Me asusta. Tras haberle dado solemne entierro literario hace ya mucho tiempo quizá fuera yo quien piensa así y él no era, es ni será más que el eco de mi conciencia en busca de palestra.

-Disponen -continúa hablándome- algunos de nuestros representantes públicos de la memoria de un pez. Olvidan la vida entera, si es necesario, en el tiempo que tardan en completar una vuelta a la pecera. Recuerdan sin embargo, curioso acontecimiento, las miserias del prójimo con lucidez exquisita. Parece como si se reinventaran cada día en un parto indoloro, libre de cualquier equipaje moral y ético, sin conciencia del pasado.
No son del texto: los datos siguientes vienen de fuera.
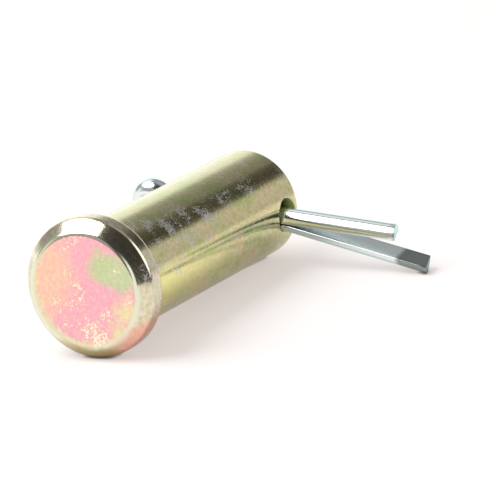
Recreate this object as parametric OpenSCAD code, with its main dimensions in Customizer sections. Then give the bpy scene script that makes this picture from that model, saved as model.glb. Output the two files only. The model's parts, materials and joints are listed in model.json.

Son la exacta encarnación de esa cita de García Márquez llevada a su más absurda y extrema literalidad: "Los seres humanos no nacen para siempre el día en que sus madres los alumbran, sino que la vida los obliga a parirse a sí mismos una y otra vez".

Sentí entonces, entiéndanme, la lógica tentación de resucitar al crítico Trapaza en algún foro donde admitieran casquería social, reciclado en torticero y tirano verdugo virtual, azote inmisericorde de la clase política, censor sin entrañas de cualquier ideología que no fuera la suya. Y es que sabría manejar con primorosa audacia y alegre desenfado esa pintoresca y calculada epidemia de galopante inmoralidad que nos engulle. Quizá se convirtiera pronto, por aclamación popular, en un iluminado, ungido e investido por el dedo del dios de la justicia y de la verdad. Quizá sea, por qué no, el salvador de la humanidad, el llamado, por fuerza desconocida, a encauzar de una santa vez la historia del hombre. Y entonces podría fundar un partido político.

Construiré su pasado. Puedo inventar cualquier patraña. Nadie va a investigar su veracidad. El pasado, la historia política no es, desgraciadamente, el opio del pueblo. La verdad, los extraterrestres siempre aterrizan en Estados Unidos; todo el mundo dudaría si al redentor de toda una galaxia le diera por caer precisamente en Zamora, por ejemplo en una era de Aspariegos o en un robledal de Trefacio. Pero oiga, yo quiero que sea zamorano que para eso soy el padre literario y hay que hacer patria. Cosas más raras y bastante más complicadas de digerir pasan hoy y nadie se escandaliza.

Nos gustan ahora, parece ser, las revoluciones al estilo del cuadro de Delacroix, aunque el subconsciente sepa de su triste falsedad. Pero calman el hastío por un tiempo. En un escenario imposible de calificar con sentido común, admitirá el pueblo la etérea existencia de Pantaleón, su circunstancia, su razón de existir. Comprendo su necesidad constante de rogarme el regreso urgente al mundo de los vivos para ocupar de nuevo un puesto en el fango de la trinchera, para idear su salto a la política, desesperado por saborear de nuevo la adictiva y tenebrosa ambrosía que perfuma el poder inmediato de la palabra facilona, vacía, barata, irresponsable, carnaza fresca, clavo al rojo donde asirse con desesperada ceguera; esa palabra asumida al fin como verdad por tanto repetirla, donde casi todo es mentira. También el cristal a través del que se mira.

He elegido a un político local como ejemplo a seguir por Pantaleón. Un tipo correoso, curtido en las más bajas lides, soberbio, altivo. De esos que creen poseer la verdad por inducción divina. De esos que, lejos de valorar tu esfuerzo y tu honradez, te despiden en la puerta de su despacho con sonrisa de plástico brillante para, a continuación, verter, con pocas luces, toda clase de miserables y sucias falacias acerca de tu trayectoria personal y profesional. Una joya. Batallar con este oscuro personaje será el bautismo de fuego de Pantaleón. Si pasa la prueba, habré creado un monstruo. Mi monstruo particular. Ese que, según la teoría psicoanalista, llevamos todos dentro, más o menos cruel, más o menos ético, más o menos estético.